_What is being asked_.
Set down exactly the lines from the one with "build_hull()" to the one with "bpy.data.objects.remove(obj)", both included, and no line outside that range.
++++++++
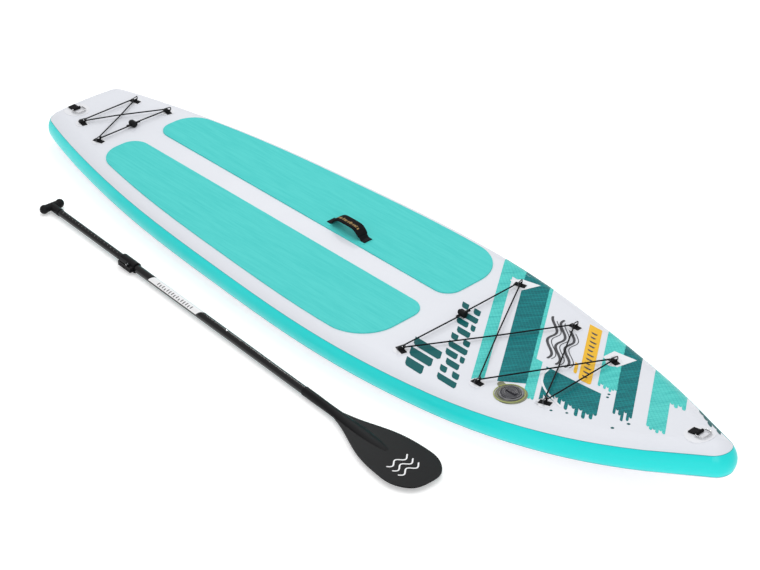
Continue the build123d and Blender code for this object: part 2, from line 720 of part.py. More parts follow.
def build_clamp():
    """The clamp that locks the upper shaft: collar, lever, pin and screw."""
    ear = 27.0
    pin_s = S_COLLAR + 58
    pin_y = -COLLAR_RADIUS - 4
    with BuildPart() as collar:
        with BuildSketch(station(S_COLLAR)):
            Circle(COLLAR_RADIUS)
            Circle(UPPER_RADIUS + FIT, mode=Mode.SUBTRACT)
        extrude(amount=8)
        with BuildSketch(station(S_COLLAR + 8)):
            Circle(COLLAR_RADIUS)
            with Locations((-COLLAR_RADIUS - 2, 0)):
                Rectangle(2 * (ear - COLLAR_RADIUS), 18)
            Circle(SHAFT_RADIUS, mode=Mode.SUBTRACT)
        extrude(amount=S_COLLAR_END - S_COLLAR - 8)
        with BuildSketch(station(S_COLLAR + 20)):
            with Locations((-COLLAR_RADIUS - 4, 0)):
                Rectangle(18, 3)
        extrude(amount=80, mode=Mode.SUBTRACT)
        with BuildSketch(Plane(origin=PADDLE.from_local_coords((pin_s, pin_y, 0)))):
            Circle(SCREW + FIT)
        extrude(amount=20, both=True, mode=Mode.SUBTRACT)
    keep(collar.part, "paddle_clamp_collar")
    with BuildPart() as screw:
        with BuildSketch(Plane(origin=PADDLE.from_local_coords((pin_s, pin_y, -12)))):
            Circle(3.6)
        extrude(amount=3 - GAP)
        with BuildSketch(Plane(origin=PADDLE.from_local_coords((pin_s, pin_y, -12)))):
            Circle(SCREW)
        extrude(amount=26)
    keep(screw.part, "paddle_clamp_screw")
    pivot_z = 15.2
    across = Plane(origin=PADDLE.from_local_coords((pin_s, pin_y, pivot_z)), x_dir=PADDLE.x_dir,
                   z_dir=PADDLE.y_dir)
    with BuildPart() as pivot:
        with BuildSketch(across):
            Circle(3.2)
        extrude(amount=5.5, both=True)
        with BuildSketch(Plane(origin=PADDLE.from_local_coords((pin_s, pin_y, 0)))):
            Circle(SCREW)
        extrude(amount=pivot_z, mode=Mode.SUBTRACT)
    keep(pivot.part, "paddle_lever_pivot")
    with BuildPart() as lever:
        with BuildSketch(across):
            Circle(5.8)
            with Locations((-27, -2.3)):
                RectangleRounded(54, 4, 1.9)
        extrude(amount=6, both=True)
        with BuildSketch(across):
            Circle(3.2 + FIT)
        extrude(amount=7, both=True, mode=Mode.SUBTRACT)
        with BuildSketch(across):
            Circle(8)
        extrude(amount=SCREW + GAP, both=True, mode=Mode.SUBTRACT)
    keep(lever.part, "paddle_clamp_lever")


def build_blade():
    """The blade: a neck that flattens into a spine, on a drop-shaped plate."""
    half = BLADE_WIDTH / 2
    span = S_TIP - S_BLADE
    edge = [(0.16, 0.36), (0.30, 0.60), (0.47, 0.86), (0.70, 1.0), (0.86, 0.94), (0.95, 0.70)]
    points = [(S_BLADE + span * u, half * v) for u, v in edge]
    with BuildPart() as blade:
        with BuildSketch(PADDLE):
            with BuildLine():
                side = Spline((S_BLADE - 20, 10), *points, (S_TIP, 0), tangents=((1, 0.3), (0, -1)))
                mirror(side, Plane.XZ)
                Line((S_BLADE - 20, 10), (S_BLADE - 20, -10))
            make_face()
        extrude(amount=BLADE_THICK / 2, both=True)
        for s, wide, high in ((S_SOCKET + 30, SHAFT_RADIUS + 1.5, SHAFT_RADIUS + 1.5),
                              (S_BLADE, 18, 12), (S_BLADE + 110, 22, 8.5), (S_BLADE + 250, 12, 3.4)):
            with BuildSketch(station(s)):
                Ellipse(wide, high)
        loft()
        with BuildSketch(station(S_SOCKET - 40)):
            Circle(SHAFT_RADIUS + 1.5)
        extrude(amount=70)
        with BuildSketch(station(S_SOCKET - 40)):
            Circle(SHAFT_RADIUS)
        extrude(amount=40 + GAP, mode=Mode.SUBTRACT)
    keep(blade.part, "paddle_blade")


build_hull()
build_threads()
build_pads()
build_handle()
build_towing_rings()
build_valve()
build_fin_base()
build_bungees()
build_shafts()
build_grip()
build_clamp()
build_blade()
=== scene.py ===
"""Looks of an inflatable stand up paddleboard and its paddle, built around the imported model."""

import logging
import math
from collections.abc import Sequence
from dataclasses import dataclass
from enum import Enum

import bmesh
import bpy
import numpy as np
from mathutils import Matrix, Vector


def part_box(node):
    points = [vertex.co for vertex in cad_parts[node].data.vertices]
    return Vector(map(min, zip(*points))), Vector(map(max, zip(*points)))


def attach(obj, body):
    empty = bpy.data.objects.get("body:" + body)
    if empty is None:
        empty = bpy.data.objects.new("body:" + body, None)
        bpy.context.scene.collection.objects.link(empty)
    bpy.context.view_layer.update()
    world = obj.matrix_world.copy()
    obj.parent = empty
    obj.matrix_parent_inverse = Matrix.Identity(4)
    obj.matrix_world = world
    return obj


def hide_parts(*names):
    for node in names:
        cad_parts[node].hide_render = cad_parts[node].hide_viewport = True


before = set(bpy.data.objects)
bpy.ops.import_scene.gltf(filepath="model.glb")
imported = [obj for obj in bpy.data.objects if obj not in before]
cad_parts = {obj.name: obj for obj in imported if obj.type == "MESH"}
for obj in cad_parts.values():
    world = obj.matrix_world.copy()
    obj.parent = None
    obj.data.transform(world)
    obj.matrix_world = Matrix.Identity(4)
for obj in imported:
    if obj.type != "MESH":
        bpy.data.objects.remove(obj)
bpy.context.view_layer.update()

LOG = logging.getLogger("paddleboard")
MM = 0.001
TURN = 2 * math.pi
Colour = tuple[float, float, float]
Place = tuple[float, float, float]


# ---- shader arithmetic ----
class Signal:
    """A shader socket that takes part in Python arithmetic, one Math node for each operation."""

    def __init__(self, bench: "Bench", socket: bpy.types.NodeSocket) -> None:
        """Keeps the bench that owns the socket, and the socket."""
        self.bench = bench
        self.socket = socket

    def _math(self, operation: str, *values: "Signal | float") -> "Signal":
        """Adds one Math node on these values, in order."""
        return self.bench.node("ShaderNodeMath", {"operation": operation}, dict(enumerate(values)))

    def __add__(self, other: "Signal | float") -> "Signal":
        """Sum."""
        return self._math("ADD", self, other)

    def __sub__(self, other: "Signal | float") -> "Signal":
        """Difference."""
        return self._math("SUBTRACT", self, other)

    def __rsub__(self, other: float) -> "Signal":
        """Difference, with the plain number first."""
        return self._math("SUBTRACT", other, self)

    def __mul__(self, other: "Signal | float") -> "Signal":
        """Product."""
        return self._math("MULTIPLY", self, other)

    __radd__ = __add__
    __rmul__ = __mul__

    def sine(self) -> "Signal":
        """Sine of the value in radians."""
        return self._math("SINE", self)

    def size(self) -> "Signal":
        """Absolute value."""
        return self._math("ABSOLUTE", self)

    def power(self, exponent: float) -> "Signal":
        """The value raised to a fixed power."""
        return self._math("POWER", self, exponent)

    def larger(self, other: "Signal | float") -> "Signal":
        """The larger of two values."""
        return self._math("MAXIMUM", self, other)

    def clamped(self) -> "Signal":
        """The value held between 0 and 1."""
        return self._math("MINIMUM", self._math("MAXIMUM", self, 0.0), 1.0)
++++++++
_Expected answer_.
build_hull()
build_threads()
build_pads()
build_handle()
build_towing_rings()
build_valve()
build_fin_base()
build_bungees()
build_shafts()
build_grip()
build_clamp()
build_blade()
=== scene.py ===
"""Looks of an inflatable stand up paddleboard and its paddle, built around the imported model."""

import logging
import math
from collections.abc import Sequence
from dataclasses import dataclass
from enum import Enum

import bmesh
import bpy
import numpy as np
from mathutils import Matrix, Vector


def part_box(node):
    points = [vertex.co for vertex in cad_parts[node].data.vertices]
    return Vector(map(min, zip(*points))), Vector(map(max, zip(*points)))


def attach(obj, body):
    empty = bpy.data.objects.get("body:" + body)
    if empty is None:
        empty = bpy.data.objects.new("body:" + body, None)
        bpy.context.scene.collection.objects.link(empty)
    bpy.context.view_layer.update()
    world = obj.matrix_world.copy()
    obj.parent = empty
    obj.matrix_parent_inverse = Matrix.Identity(4)
    obj.matrix_world = world
    return obj


def hide_parts(*names):
    for node in names:
        cad_parts[node].hide_render = cad_parts[node].hide_viewport = True


before = set(bpy.data.objects)
bpy.ops.import_scene.gltf(filepath="model.glb")
imported = [obj for obj in bpy.data.objects if obj not in before]
cad_parts = {obj.name: obj for obj in imported if obj.type == "MESH"}
for obj in cad_parts.values():
    world = obj.matrix_world.copy()
    obj.parent = None
    obj.data.transform(world)
    obj.matrix_world = Matrix.Identity(4)
for obj in imported:
    if obj.type != "MESH":
        bpy.data.objects.remove(obj)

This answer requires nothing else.